● Instruction:
All lines in which the word "saved" occurs are to be extracted.
## Start
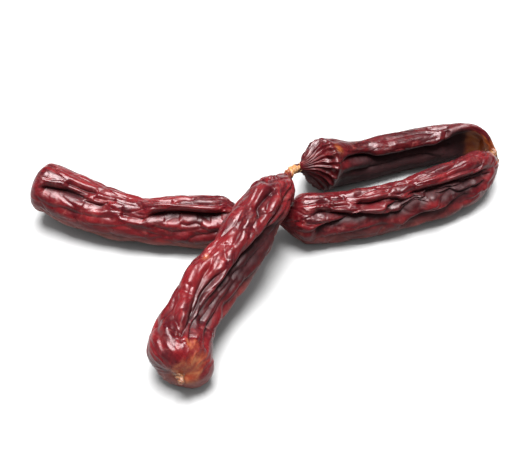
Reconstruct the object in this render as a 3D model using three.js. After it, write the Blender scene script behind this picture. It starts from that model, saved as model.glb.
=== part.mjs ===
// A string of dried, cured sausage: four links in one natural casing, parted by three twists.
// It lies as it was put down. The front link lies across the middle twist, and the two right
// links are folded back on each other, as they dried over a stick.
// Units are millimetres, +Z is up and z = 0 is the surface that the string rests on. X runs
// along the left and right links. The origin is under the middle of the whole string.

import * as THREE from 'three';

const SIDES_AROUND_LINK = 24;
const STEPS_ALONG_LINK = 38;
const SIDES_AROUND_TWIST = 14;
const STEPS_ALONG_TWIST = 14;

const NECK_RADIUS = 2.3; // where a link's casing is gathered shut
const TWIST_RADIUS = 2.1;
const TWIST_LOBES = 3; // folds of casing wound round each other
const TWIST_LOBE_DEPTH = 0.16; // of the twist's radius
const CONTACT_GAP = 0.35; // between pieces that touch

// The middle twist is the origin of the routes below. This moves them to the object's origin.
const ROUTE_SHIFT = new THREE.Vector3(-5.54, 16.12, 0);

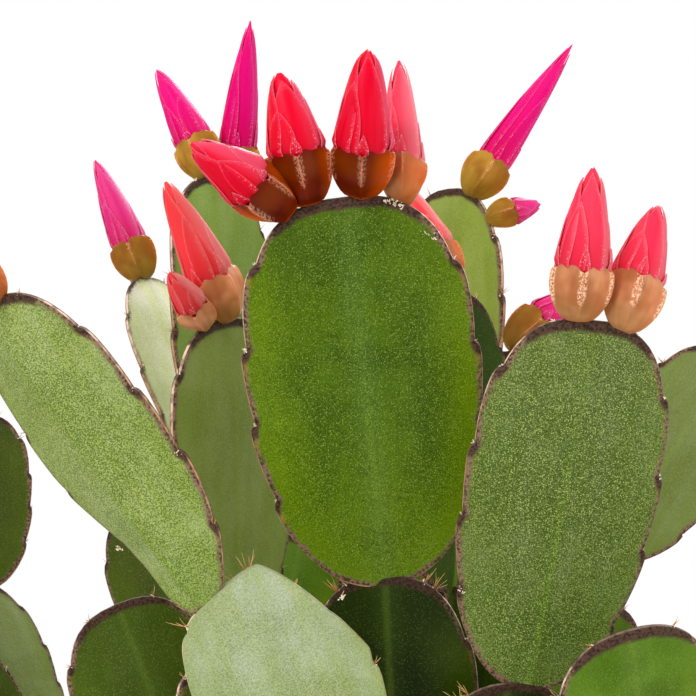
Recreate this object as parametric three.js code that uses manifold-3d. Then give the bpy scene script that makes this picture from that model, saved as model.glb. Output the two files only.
## End
● Exercise solution:
Reconstruct the object in this render as a 3D model using three.js. After it, write the Blender scene script behind this picture. It starts from that model, saved as model.glb.
Recreate this object as parametric three.js code that uses manifold-3d. Then give the bpy scene script that makes this picture from that model, saved as model.glb. Output the two files only.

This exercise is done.